Dass mit Chris Morgan (Autor einiger Filme aus dem «The Fast and the Furious»-Franchise) ein Serienschöpfer aus dem Action-Bereich das Format aus der Taufe gehoben hat, merkt man «Gang Related» mit seinen vielen Verfolgungsjagdsequenzen durchaus an. Trotz der oft einfallslosen Dialogführung und der starken Action-Färbung gelingt es ihm aber durchaus, ein respektables Maß an thematischer Vielschichtigkeit in das dramaturgische Konstrukt zu verweben. Fragestellungen der Art, wie weit die Polizei gehen darf, um Massenmörder dingfest zu machen, werden durchaus ernsthaft thematisiert, bei der Darstellung des West-Coast-Gang-Lebens bemüht man sich sichtlich um Facettenreichtum – auch wenn,
wie Brian Lowry bei der „Variety“ ausführte, die Diversifizierung zwischen Gut und Böse ethnisch unangenehm homogen ausfällt.
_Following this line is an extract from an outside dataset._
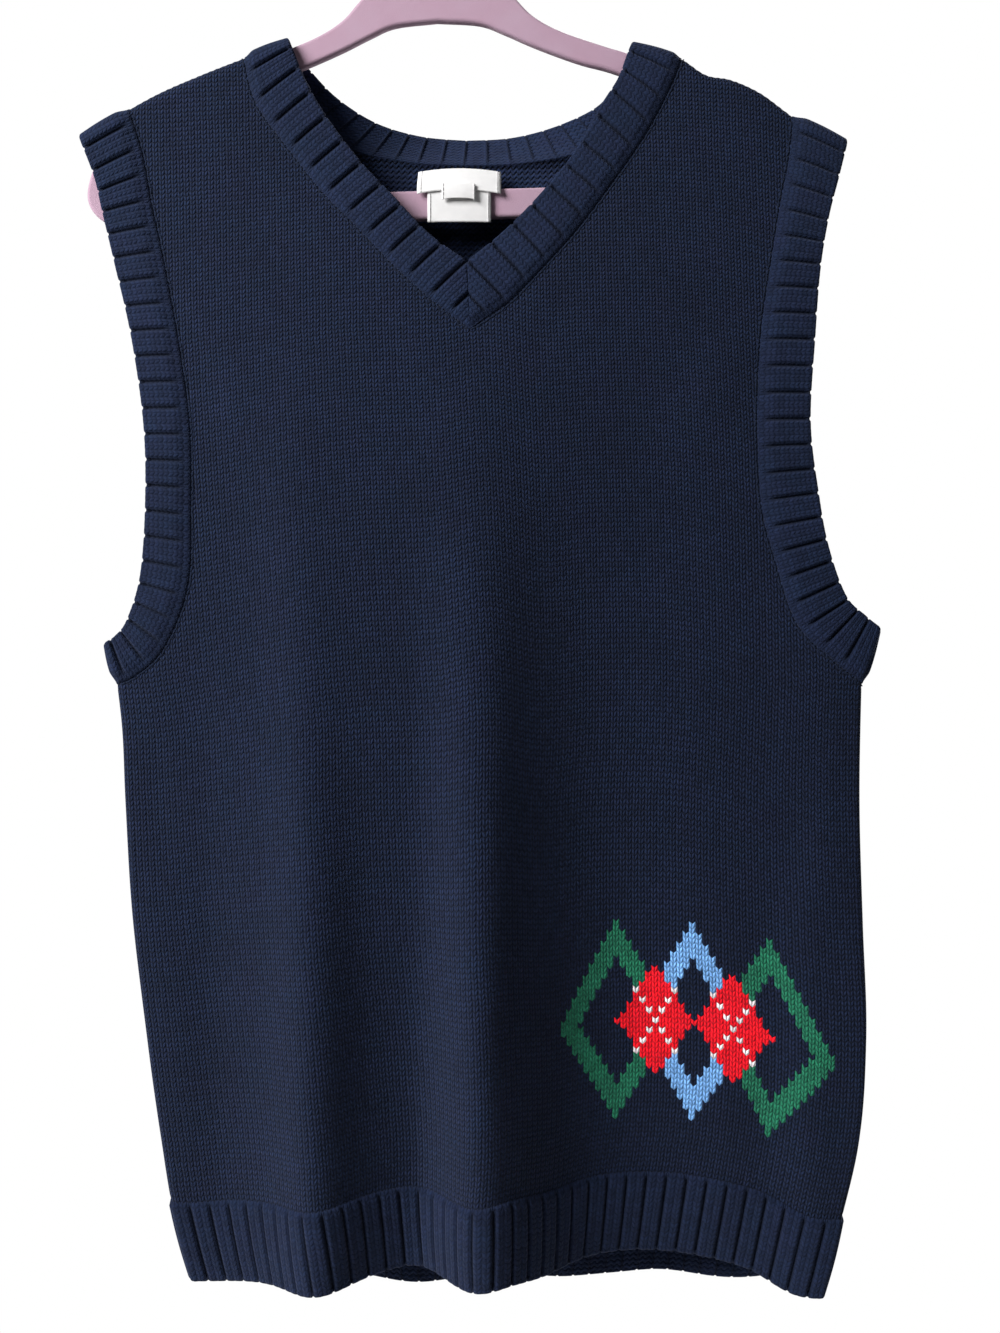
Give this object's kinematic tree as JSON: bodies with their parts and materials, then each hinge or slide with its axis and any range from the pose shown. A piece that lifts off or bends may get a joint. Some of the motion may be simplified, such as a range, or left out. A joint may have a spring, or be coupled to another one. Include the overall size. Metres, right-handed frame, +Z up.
{
  "type": "knitted sweater vest on a clothes hanger",
  "caption": "Child's V-neck knitted sweater vest with ribbed neck, armholes and hem, an argyle motif low on the front, hung on a flocked clothes hanger.",
  "frame": {"origin": "inside of the hook's crown, where a rail carries the hanger", "axes": "+Z up along the hanging cloth, +X towards the viewer's right, the vest's front towards -Y"},
  "size_m": [0.4006, 0.088, 0.7462],
  "materials": {
    "navy_knit": "matt wool and cotton stockinette and rib knit",
    "label_cloth": "woven satin label, blank",
    "pink_flock": "short velvet flock on plastic",
    "steel": "satin nickel plate"
  },
  "bodies": {
    "root": {"front_panel": "navy_knit", "back_panel": "navy_knit", "hem_rib_front": "navy_knit", "hem_rib_back": "navy_knit", "neck_band": "navy_knit", "armhole_band_left": "navy_knit", "armhole_band_right": "navy_knit", "label_main": "label_cloth", "label_care": "label_cloth", "label_size": "label_cloth", "hanger": "pink_flock", "hook_collar": "steel", "hook": "steel"}
  },
  "joints": []
}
Der Pilot kennt nur eine positiv besetzte afroamerikanische Figur, die hispanischen Charaktere sind großteils Bandenmitglieder oder stehen – im Falle der Hauptfigur – der kriminellen Unterwelt zumindest nahe. Potential zu einer vielschichtigeren Betrachtungsweise ist im Piloten zwar auszumachen; wie weit sich ein Polizei-Procedural bei FOX dessen aber annehmen wird, ist fraglich.
Zumindest auf der Handlungsebene kann «Gang Related», vielleicht aufgrund eines (angesichts der heutigen Ausrichtung von FOX) altmodischen Charmes, einer narrativen Einfachheit, die aber nie zur thematischen Banalität degeneriert, schon gefallen. Ramón Rodriguez in der Hauptrolle und Terry O'Quinn als Leiter der Gang Task Force sowieso.